Tom Lehrer’s lullaby

The authors of that study don’t delve into an explanation, beyond observing that democracies “appear robust.” That robustness, I would argue, stems from our subconscious perception that each of us exerts an awesome influence on the future in ways none of us can conceive — not only in the lives we create, but also in the lives we touch every day.

In 1945, two of the most militaristic societies in world history, Germany and Japan, were suddenly transformed into two of the most pacifist societies in world history. That happened because America and its allies extended a hand of support to their defeated rivals instead of imposing vindictive punishments (and also, to be sure, because Germans and Japanese experienced the horror of war on the own turf for the first time).

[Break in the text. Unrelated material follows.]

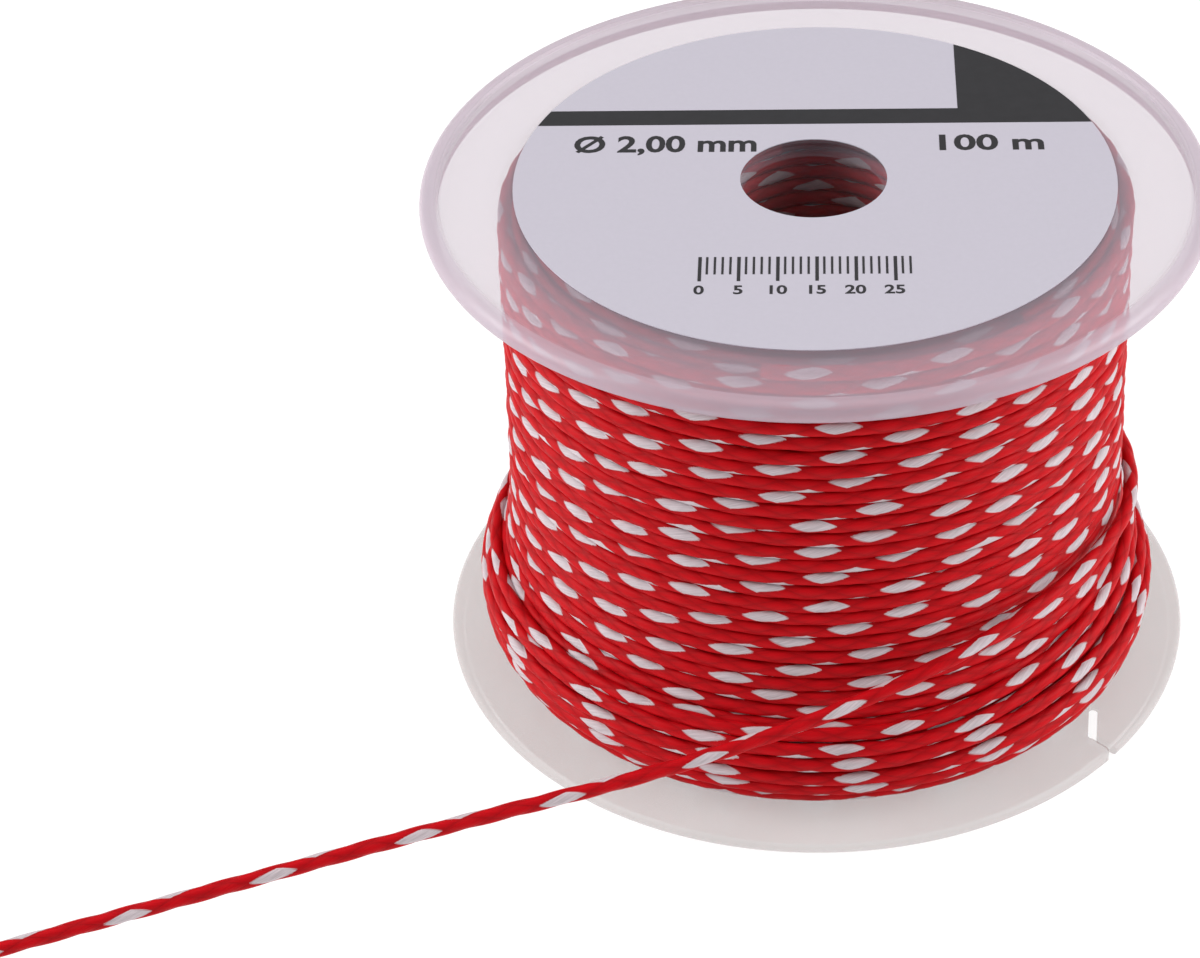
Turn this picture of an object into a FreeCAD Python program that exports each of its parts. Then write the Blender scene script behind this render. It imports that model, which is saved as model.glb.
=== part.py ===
"""Reel of braided builder's line: two flanges on a hub tube, a paper face label, the wound line and its free end.

Millimetres, +Z up along the hub bore. The origin is the centre of the face that the reel stands on.
"""

import FreeCAD, Part
import math
import os
from FreeCAD import Vector

# Reel
FLANGE_D = 105.0
REEL_H = 73.5
BORE_D = 19.0

# Flange section: a flat web with a rounded rim, which is a thicker bead on the upper flange
WEB_T = 1.3
BEAD_T = 3.0
BEAD_W = 2.4
BEAD_FLAT = 0.7
FACE_RECESS = 0.3
BORE_EASE = 0.25

# Locating ring under each web, which the hub tube is welded over
RING_WALL = 0.9
RING_DEPTH = 1.1
HUB_WALL = 1.3
HUB_FIT = 0.05

# Paper face label
LABEL_D = 80.0
LABEL_T = 0.12

# Dog-leg slot in the lower rim, which grips the end of the line: depths below the flange edge, and angles from +X
SLOT_END_DEPTH = 7.1
SLOT_END_ANGLE = -31.6
SLOT_BEND_DEPTH = 4.0
SLOT_BEND_ANGLE = -38.2
SLOT_EXIT_ANGLE = -38.6
SLOT_WIDTH = 1.2
SLOT_THROAT = 0.9
SLOT_LOBE_R = 1.3

# Line
LINE_D = 2.0
WINDING_FIT = 0.05

# Outer profile of the wound line: share of the height between the webs, depth below the flange edge
WINDING_PROFILE = [
    (0.00, 8.4),
    (0.04, 5.6),
    (0.09, 4.8),
    (0.14, 5.0),
    (0.22, 6.8),
    (0.32, 8.8),
    (0.45, 9.6),
    (1.00, 10.2),
]

# Route of the free line: round the wound line from the back, off it at the front, and away to the left
LINE_ROUTE = [
    Vector(22.7, 39.3, 33.6),
    Vector(35.8, 28.0, 33.3),
    Vector(43.8, 12.6, 32.7),
    Vector(45.3, -4.7, 31.7),
    Vector(40.1, -21.3, 30.3),
    Vector(29.9, -34.4, 28.4),
    Vector(20.2, -41.3, 26.2),
    Vector(11.2, -45.2, 23.7),
    Vector(2.0, -47.6, 20.6),
    Vector(-8.0, -49.9, 17.8),
    Vector(-22.9, -53.5, 14.6),
    Vector(-50.3, -60.9, 11.9),
    Vector(-78.6, -69.3, 8.7),
    Vector(-111.5, -80.3, 6.2),
]

# Stopper knot at the end of the line: way along it and radius, in line diameters, and the tail past it
KNOT_SECTION = [(0.0, 0.55), (0.6, 1.15), (1.5, 1.4), (2.4, 1.15), (3.0, 0.55)]
KNOT_TAIL = 3.5

# Worked out from the sizes above
FLANGE_R = FLANGE_D / 2
BORE_R = BORE_D / 2
RING_R = BORE_R + RING_WALL
HUB_BORE_R = RING_R + HUB_FIT
HUB_R = HUB_BORE_R + HUB_WALL
WEB_INNER = FACE_RECESS + WEB_T
LINE_R = LINE_D / 2
SLOT_OVERCUT = 0.5
ARC_SHARE = 0.45


def polar(radius, angle_deg, z=0.0):
    """Point at a radius and an angle about the reel's axis, from +X towards +Y."""
    angle = math.radians(angle_deg)
    return Vector(radius * math.cos(angle), radius * math.sin(angle), z)


def turned(edges, axis=Vector(0, 0, 1), base=Vector(0, 0, 0)):
    """Solid made by turning a closed outline about an axis."""
    return Part.Face(Part.Wire(edges)).revolve(base, axis, 360)


def outline(points):
    """Straight edges through the points and back to the first."""
    closed = points + points[:1]
    return [Part.makeLine(a, b) for a, b in zip(closed[:-1], closed[1:])]


def flange_blank(rim_t):
    """Flange with its outer face down: web, rim of a thickness, and locating ring round the bore on the inner side."""
    rim_r = rim_t / 2
    rim_centre = FLANGE_R - rim_r
    rim_foot = rim_centre - BEAD_FLAT
    outer = Vector(rim_centre, 0, 0)
    rim = Vector(FLANGE_R, 0, rim_r)
    inner = Vector(rim_centre, 0, rim_t)
    step = [Vector(rim_foot, 0, rim_t), Vector(FLANGE_R - BEAD_W, 0, WEB_INNER)] if rim_t > WEB_INNER else []
    down = step + [
        Vector(RING_R, 0, WEB_INNER),
        Vector(RING_R, 0, WEB_INNER + RING_DEPTH),
        Vector(BORE_R, 0, WEB_INNER + RING_DEPTH),
        Vector(BORE_R, 0, FACE_RECESS + BORE_EASE),
        Vector(BORE_R + BORE_EASE, 0, FACE_RECESS),
        Vector(rim_foot - FACE_RECESS, 0, FACE_RECESS),
        Vector(rim_foot, 0, 0),
    ]
    corners = [inner] + down + [outer]
    edges = [Part.Arc(outer, rim, inner).toShape()]
    edges += [Part.makeLine(a, b) for a, b in zip(corners[:-1], corners[1:])]
    return turned(edges)


def bar_between(start, end, width, height):
    """Upright bar of a width, from one point to another on the floor."""
    run = end - start
    bar = Part.makeBox(run.Length, width, height, Vector(0, -width / 2, 0))
    bar.rotate(Vector(0, 0, 0), Vector(0, 0, 1), math.degrees(math.atan2(run.y, run.x)))
    bar.translate(start)
    return bar


def slot_cutter():
    """Dog-leg slot: a wide inner leg with round ends, and a narrow outer leg that opens past a round lobe."""
    height = BEAD_T + 2 * SLOT_OVERCUT
    end = polar(FLANGE_R - SLOT_END_DEPTH, SLOT_END_ANGLE)
    bend = polar(FLANGE_R - SLOT_BEND_DEPTH, SLOT_BEND_ANGLE)
    exit_point = polar(FLANGE_R, SLOT_EXIT_ANGLE)
    inner_leg = bar_between(end, bend, SLOT_WIDTH, height)
    rounds = [Part.makeCylinder(SLOT_WIDTH / 2, height, point) for point in (end, bend)]
    way_out = exit_point - bend
    past_rim = exit_point + way_out
    outer_leg = bar_between(bend, past_rim, SLOT_THROAT, height)

    # the mouth widens on one side, round the lobe
    reach = 2 * way_out.Length
    lobe_at = way_out.Length - SLOT_LOBE_R
    side = -SLOT_THROAT / 2 - SLOT_LOBE_R
    mouth = Part.makeBox(reach - lobe_at, SLOT_LOBE_R, height, Vector(lobe_at, side, 0))
    mouth = mouth.cut(Part.makeCylinder(SLOT_LOBE_R, height, Vector(lobe_at, side, 0)))
    mouth.rotate(Vector(0, 0, 0), Vector(0, 0, 1), math.degrees(math.atan2(way_out.y, way_out.x)))
    mouth.translate(bend)
    cutter = inner_leg.fuse(rounds + [outer_leg, mouth])
    cutter.translate(Vector(0, 0, -SLOT_OVERCUT))
    return cutter


def lower_flange():
    """The flange that the reel stands on, flat on its inner side, with the line slot."""
    return flange_blank(WEB_INNER).cut(slot_cutter())


def upper_flange():
    """Flange with the rim bead and no slot, upside down at the top of the reel."""
    flange = flange_blank(BEAD_T)
    flange.rotate(Vector(0, 0, 0), Vector(1, 0, 0), 180)
    flange.translate(Vector(0, 0, REEL_H))
    return flange


def hub_tube():
    """Thin tube between the webs, over both locating rings."""
    base = Vector(0, 0, WEB_INNER)
    height = REEL_H - 2 * WEB_INNER
    return Part.makeCylinder(HUB_R, height, base).cut(Part.makeCylinder(HUB_BORE_R, height, base))


def face_label():
    """Paper ring stuck on the upper face, with its hole on the bore."""
    base = Vector(0, 0, REEL_H - FACE_RECESS)
    hole_r = BORE_R + BORE_EASE
    return Part.makeCylinder(LABEL_D / 2, LABEL_T, base).cut(Part.makeCylinder(hole_r, LABEL_T, base))


def line_winding():
    """Outer shape of the wound line, from web to web round the hub tube."""
    height = REEL_H - 2 * WEB_INNER
    points = [Vector(FLANGE_R - depth, 0, WEB_INNER + share * height) for share, depth in WINDING_PROFILE]
    inner_r = HUB_R + WINDING_FIT
    points += [Vector(inner_r, 0, REEL_H - WEB_INNER), Vector(inner_r, 0, WEB_INNER)]
    return turned(outline(points))


def line_path(points):
    """Straight runs joined by tangent arcs, and the radius of each arc."""
    edges = []
    radii = []
    start = points[0]
    for before, corner, after in zip(points[:-2], points[1:-1], points[2:]):
        into = corner - before
        out = after - corner
        tangent = ARC_SHARE * min(into.Length, out.Length)
        half_turn = into.getAngle(out) / 2
        radius = tangent / math.tan(half_turn)
        radii.append(radius)
        into.normalize()
        out.normalize()
        arc_start = corner - into * tangent
        arc_end = corner + out * tangent
        inward = out - into
        inward.normalize()
        arc_middle = corner + inward * radius * (1 / math.cos(half_turn) - 1)
        edges.append(Part.LineSegment(start, arc_start).toShape())
        edges.append(Part.Arc(arc_start, arc_middle, arc_end).toShape())
        start = arc_end
    edges.append(Part.LineSegment(start, points[-1]).toShape())
    return Part.Wire(edges), radii


def running_line():
    """Free end of the line, as a plain round tube along its route."""
    path, radii = line_path(LINE_ROUTE)
    direction = LINE_ROUTE[1] - LINE_ROUTE[0]
    section = Part.Wire(Part.makeCircle(LINE_R, LINE_ROUTE[0], direction))
    tube = path.makePipeShell([section], True, False)
    expected = math.pi * LINE_R ** 2 * path.Length
    print("line arc radii:", " ".join(f"{radius:.0f}" for radius in radii))
    print(f"line length {path.Length:.1f}, volume {tube.Volume:.1f}, section times length {expected:.1f}")
    return tube


def end_knot():
    """Stopper knot, turned about the line's last run, with the line's short tail past it."""
    point = LINE_ROUTE[-1]
    along = point - LINE_ROUTE[-2]
    along.normalize()
    across = along.cross(Vector(0, 0, 1))
    across.normalize()
    knot_end = KNOT_SECTION[-1][0]
    tail_end = knot_end + KNOT_TAIL
    section = [(0.0, 0.0)] + KNOT_SECTION + [(knot_end, 0.5), (tail_end, 0.5), (tail_end, 0.0)]
    points = [point + along * step * LINE_D + across * radius * LINE_D for step, radius in section]
    return turned(outline(points), along, point)


PIECES = {
    "lower_flange": lower_flange,
    "upper_flange": upper_flange,
    "hub_tube": hub_tube,
    "face_label": face_label,
    "line_winding": line_winding,
    "running_line": running_line,
    "end_knot": end_knot,
}


def build():
    """Write one STEP file for each piece."""
    os.makedirs("parts", exist_ok=True)
    for name, make in PIECES.items():
        shape = make()
        solids = shape.Solids
        if len(solids) != 1 or not shape.isValid():
            raise ValueError(f"{name} is not one valid solid")
        solids[0].exportStep(f"parts/{name}.step")
        print(f"{name}: volume {solids[0].Volume:.0f}")


build()
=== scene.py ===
import bmesh
import bpy
import math
from bpy.props import FloatProperty, FloatVectorProperty, IntProperty, PointerProperty
from mathutils import Matrix, Vector


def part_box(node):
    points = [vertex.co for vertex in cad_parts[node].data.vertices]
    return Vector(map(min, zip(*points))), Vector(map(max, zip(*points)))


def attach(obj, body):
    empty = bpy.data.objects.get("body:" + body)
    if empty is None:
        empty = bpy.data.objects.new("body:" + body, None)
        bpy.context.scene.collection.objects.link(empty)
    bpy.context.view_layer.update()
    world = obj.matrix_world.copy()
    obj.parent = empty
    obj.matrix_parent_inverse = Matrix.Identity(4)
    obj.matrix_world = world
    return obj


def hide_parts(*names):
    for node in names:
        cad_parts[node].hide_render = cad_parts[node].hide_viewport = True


bl_info = {
    "name": "Builder's line reel",
    "version": (1, 0, 0),
    "blender": (4, 5, 0),
    "location": "View3D > Sidebar > Line Reel",
    "description": "Dresses a reel of braided line: moulded flanges, paper label, wound line and its free end",
    "category": "Object",
}

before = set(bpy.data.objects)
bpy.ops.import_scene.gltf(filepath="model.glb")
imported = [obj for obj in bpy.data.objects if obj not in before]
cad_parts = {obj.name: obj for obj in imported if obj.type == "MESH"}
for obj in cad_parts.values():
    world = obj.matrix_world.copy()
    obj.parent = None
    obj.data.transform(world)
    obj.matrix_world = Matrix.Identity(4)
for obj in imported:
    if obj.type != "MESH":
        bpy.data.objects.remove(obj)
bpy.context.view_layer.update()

MM = 0.001
TURN = 2 * math.pi

# Stage: gap under the reel's foot, where the lights aim, and each light's place, size and power
FLOOR_DROP = 0.2 * MM
LIGHT_AIM = Vector((0, 0, 0.03))
LIGHTS = {
    "left": ((-0.75, -0.05, 0.42), 0.6, 6.2),
    "right": ((0.75, -0.05, 0.42), 0.6, 6.0),
    "top": ((0.0, 0.15, 0.95), 0.7, 1.6),
}

# Printing on the label, in millimetres about the bore: band and block, and the corner and reach of the scale
INK_T = 0.02 * MM
PRINT_INSET = 0.05
BAND_FOOT = 13.7
BAND_HEAD = 17.5
BLOCK_SIDE = 19.6
SCALE_CORNER = (-14.8, -19.0)
SCALE_LENGTH = 27
SCALE_DROP = 5.6

# Scale marks: numbered marks are longer and wider, and each number stands centred under its mark
NUMBER_EVERY = 5
SHORT_SHARE = 0.72
LONG_MARK_W = 0.45
SHORT_MARK_W = 0.3
NUMBER_HEIGHT = 1.9
NUMBER_DROP = 2.9
NUMBER_HALF_WIDTHS = (0.7, 1.5)

# Lettering: height of a figure as a share of the font's size, and how much bolder than the font, in heights
FIGURE_SHARE = 0.7
BOLDER = 0.035

# Wound line: points on the outline and on one turn, turns in which the end dips, and the slip of its flecks
OUTLINE_POINTS = 200
TURN_POINTS = 120
DIP_TURNS = 0.12
FLECK_SLIP = 9 * MM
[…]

In 1991, the Soviet empire voluntarily ceased to exist without the firing of a single shot, thanks to the courage of articulate dissidents like Andrei Sakharov, Aleksandr Solzhenitsyn, Lech Walesa, Adam Michnik, and Václav Havel (and also, to be sure, because the Soviet leader Mikhail Gorbachev concluded that the Soviet system wasn’t worth shedding blood to preserve).

These modern nonviolent miracles might have led to war, just as the vindictive aftermath of World War I precipitated World War II. As Tom Lehrer put it in the ‘60s:

Once all the Germans were warlike and mean,
But that couldn’t happen again.
We taught them a lesson in 1918
And they’ve hardly bothered us since then.

(To hear Lehrer’s “MLF Lullaby,” click here.)

Lehrer was terrified by the notion of giving nuclear access to Germany, but the Germans have turned out to be more pacifist than we are. Nothing is preordained. Each of us is more powerful than we think. Our leaders are less powerful than they (and we) think. Democracies by their nature are stronger than autocracies.